Ubidata is een van de zes aanbieders die de strenge ‘proof of concept’-tender tot een goed einde wisten te brengen. Voortaan mag het zich dan ook een volledig erkend aanbieder noemen van het e-CMR Protocol in het pilootproject dat door de overheid ondersteund wordt.
Dankzij e-CMR zullen transportbedrijven voortaan hun gegevens elektronisch en in real time kunnen invoeren, logistieke informatie kunnen opslaan en gegevens kunnen uitwisselen via een GSM of tablet. Dit zorgt voor een transparantere toeleveringsketen en stemt overeen met een volledig papierloze bedrijfsvoering. Daarnaast is het ook veiliger en wordt het makkelijker om goederen te traceren door een daling van de foutenmarge bij het identificeren en bekrachtigen van handtekeningen.
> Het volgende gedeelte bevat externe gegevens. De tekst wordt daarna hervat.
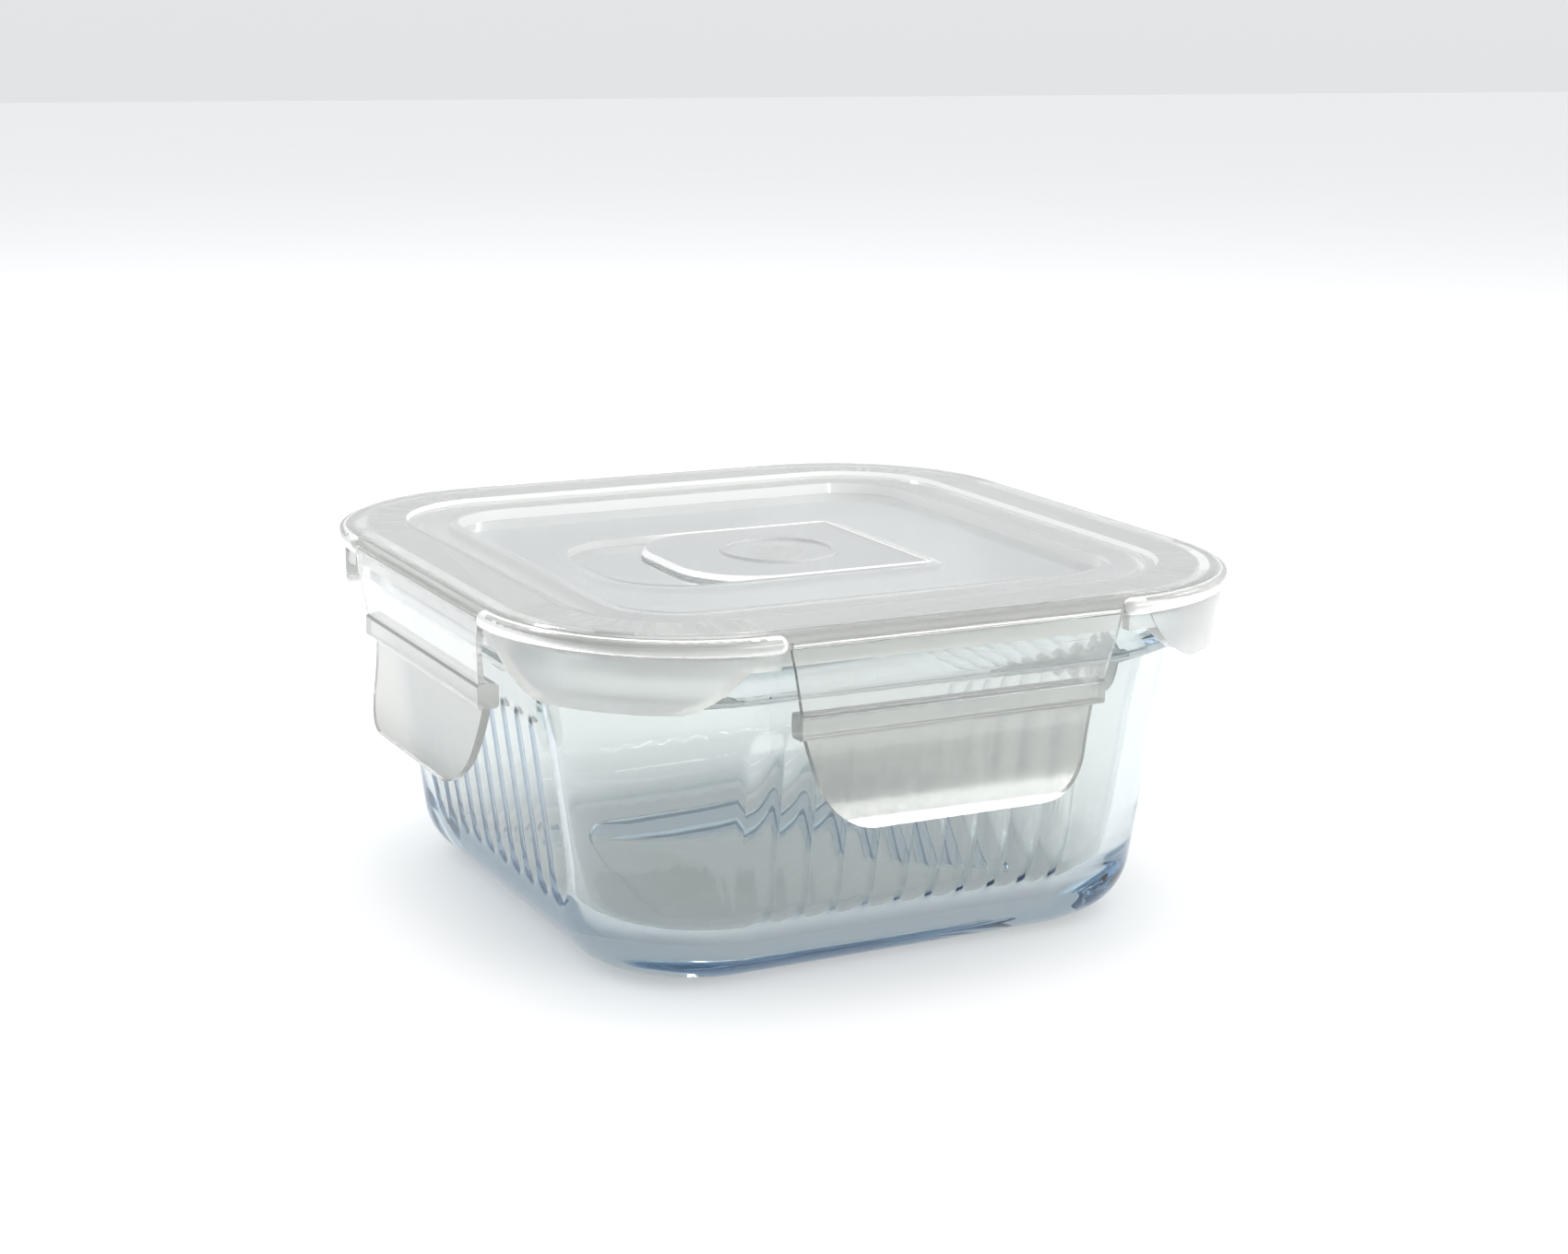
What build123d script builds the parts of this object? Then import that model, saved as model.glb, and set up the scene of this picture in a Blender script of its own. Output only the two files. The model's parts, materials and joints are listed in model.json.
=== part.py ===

Hoewel er al een logistieke smartphone app in Ubidata’s productgamma zat, werd ons toch gevraagd een ‘proof of concept’-platform in te dienen dat voldoet aan de heel precieze specificaties van de CMR-conventie.
Rudi Van Havermaet, commercieel directeur bij Ubidata: “Bij Ubidata zijn we echt blij dat we één van de slechts 6 bedrijven zijn die deel uitmaken van het e-CMR pilootproject in België. We zijn er ook van overtuigd dat dit een groot concurrentieel voordeel zal bieden aan onze klanten doordat ze makkelijker zullen kunnen voldoen aan bestuurs- en nalevingsvoorschriften. Bovendien sluit het naadloos aan op UbiSMART, onze bestaande oplossing voor smartphones, en kan het geïntegreerd worden in onze programmabundel van telematica- en trackingtools. Kortom, dit is een absolute meerwaarde in onze dienstverlening naar onze klanten toe.”
De e-CMR wordt nu uitgerold in verschillende Europese landen waaronder Nederland, Bulgarije, Tsjechië, Denemarken, Letland, Litouwen, Slovakije, Spanje en Zwitserland. De uiteindelijke bedoeling is om het in 53 landen te implementeren.